Competition between otters and mink may contribute to the different parasite prevalence and intensities observed in the current study. Otters tend to out-compete mink in riverine habitats (Bonesi et al. 2004) so that fish contribute a greater proportion of the otter diet, explaining higher prevalence in the otter population. Hosts that are recently introduced to particular parasites often demonstrate greater susceptibility because of a naïve immune response (Franceschi et al. 2010) perhaps explaining the higher intensities of P. truncatum infection in introduced mink compared to the native otter. It is worth noting that we observed significant pathology to mink, with damage to the bile ducts and livers in the two most heavily infected cases that, to date, far exceeded anything observed in the otters. The damage had caused the gall bladders of the mink to become extremely fibrous and shrunken potentially causing morbidity and reduced competitive ability in these mink. Perhaps otters are better able to sequester the parasites within the gall bladder organ and this may act, to some degree, as an adaptive defensive mechanism to protect the liver. Total egg yield per host will depend on longevity of the infected host, a variable we could not measure here. There is theoretical evidence that greater propagule (egg) longevity may initially favour higher virulence for parasites that have recently invaded a susceptible host population (Bonhoeffer et al. 1996). Equally, if virulence was too high then disease ‘burn out’ may result.
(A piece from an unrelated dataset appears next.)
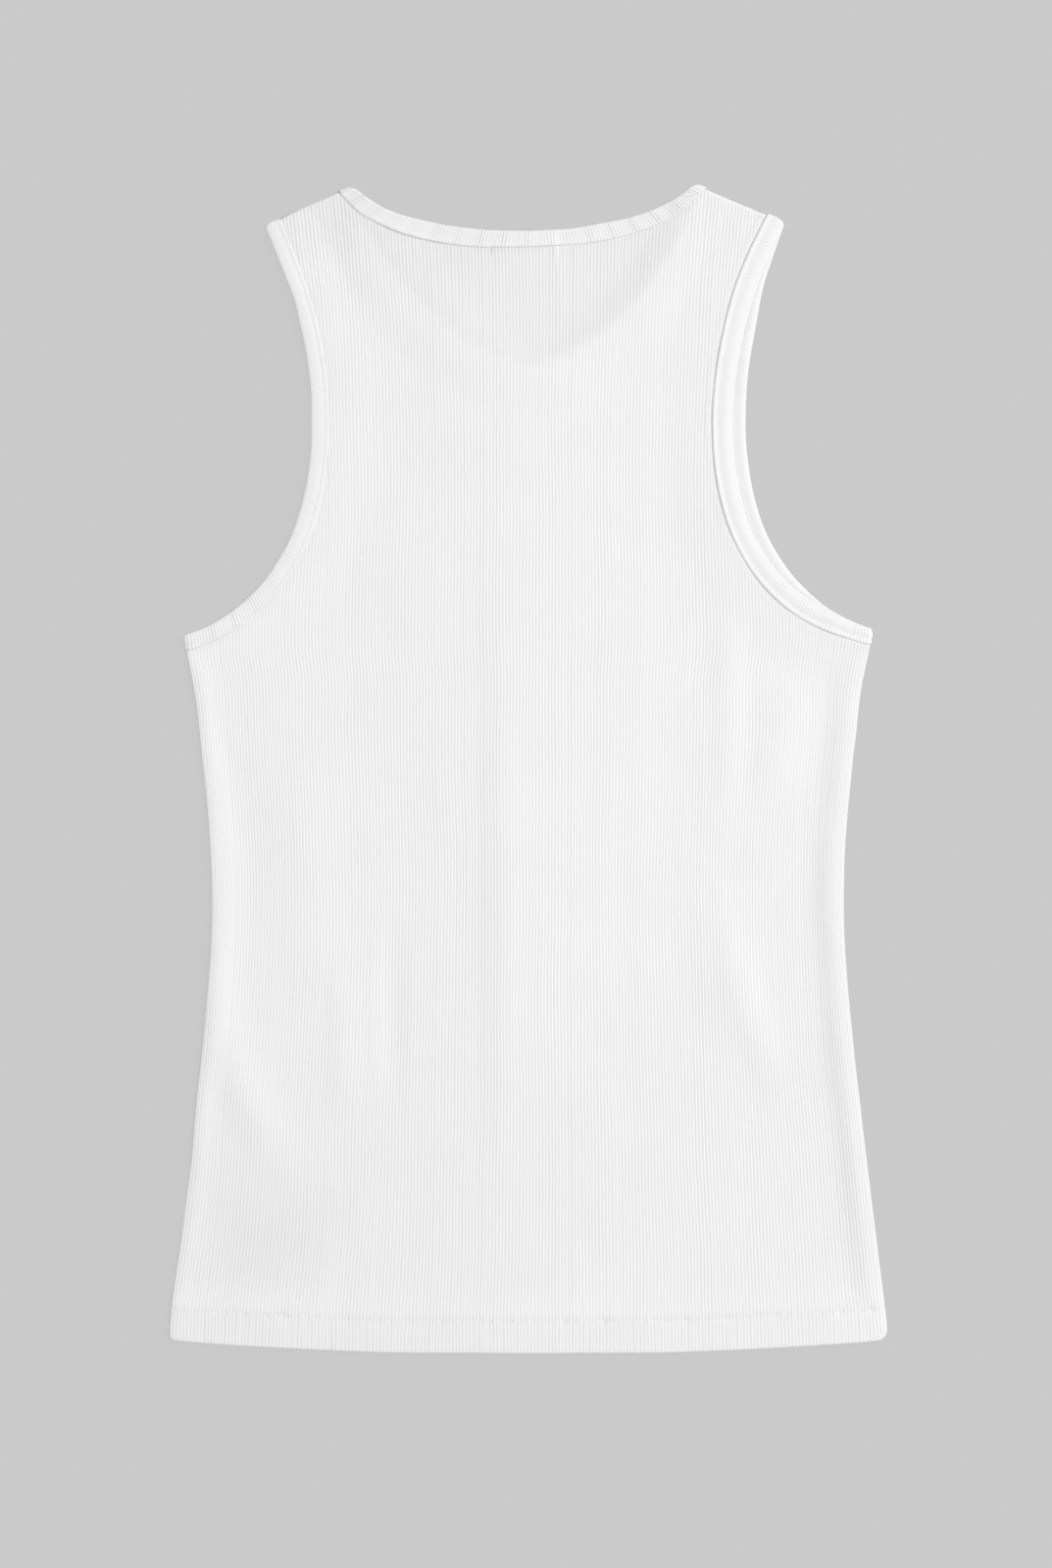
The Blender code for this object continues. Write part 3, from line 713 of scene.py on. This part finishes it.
# Rows across a 12 mm band: distance from its seam, and height over its middle, first on the
# upper side. That side has a roll beside the seam, a groove and a broad crown, which stand
# out most at the right armhole.
TOP_ROWS = (
    0.0, 0.15, 0.45, 1.1, 1.7, 2.3, 3.0, 3.9, 5.3,
    6.9, 8.4, 9.2, 9.8, 10.4, 11.0, 11.5, 11.85, 12.0,
)  # fmt: skip
RIGHT_TOP = (
    0.2, 0.7, 1.0, 1.14, 1.05, 0.86, 0.73, 0.79, 0.99,
    1.13, 1.0, 0.85, 0.7, 0.57, 0.45, 0.33, 0.18, 0,
)  # fmt: skip
LEFT_TOP = (
    0.5, 0.75, 0.92, 1.05, 0.97, 0.85, 0.95, 1.1, 1.22,
    1.25, 1.24, 1.21, 1.17, 1.11, 1.02, 0.88, 0.6, 0,
)  # fmt: skip
NECK_TOP = (
    0.6, 0.82, 0.95, 1.02, 1.02, 0.99, 0.97, 0.97, 1.0,
    1.03, 1.05, 1.06, 1.05, 1.03, 0.98, 0.88, 0.6, 0,
)  # fmt: skip
UNDER_ROWS = 11.9, 11.5, 10.9, 10.0, 9.0, 8.0, 7.0, 6.2, 5.2, 3.0, 0.0
UNDER = -0.25, -0.58, -0.86, -1.06, -1.12, -1.05, -0.91, -0.8, -0.76, -0.82, -0.95
BAND_ROWS = np.array(TOP_ROWS + UNDER_ROWS)
BAND_FULL, BAND_ROLL = 12.0, 3.0


def band_reach(width):
    """Distances from the seam of a band's rows for its width: only what lies past the roll
    beside the seam is wider or narrower."""
    roll = BAND_ROLL * np.minimum(1, width / 7)[:, None]
    far = (BAND_ROWS - BAND_ROLL)[None, :] / (BAND_FULL - BAND_ROLL)
    near = BAND_ROWS[None, :] / BAND_ROLL
    return np.where(near < 1, near * roll, roll + np.maximum(far, 0) * (width[:, None] - roll))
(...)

If these parasites are causing high levels of damage and morbidity in the mink then the higher virulence may indicate the recent invasion of the mink as a host. Alternatively, (and even though the parasites appear to have a higher per capita yield in mink) if the parasite causes the mink to become less competitive then the overall contribution to parasite abundance would be limited.

The current study is to our knowledge, one of the first to compare the in utero fecundity of parasites infecting native and introduced definitive host populations. This study provides an insight into the difference in transmission potential of a parasite within naïve and established hosts, and highlights a hidden cost of biological invasions.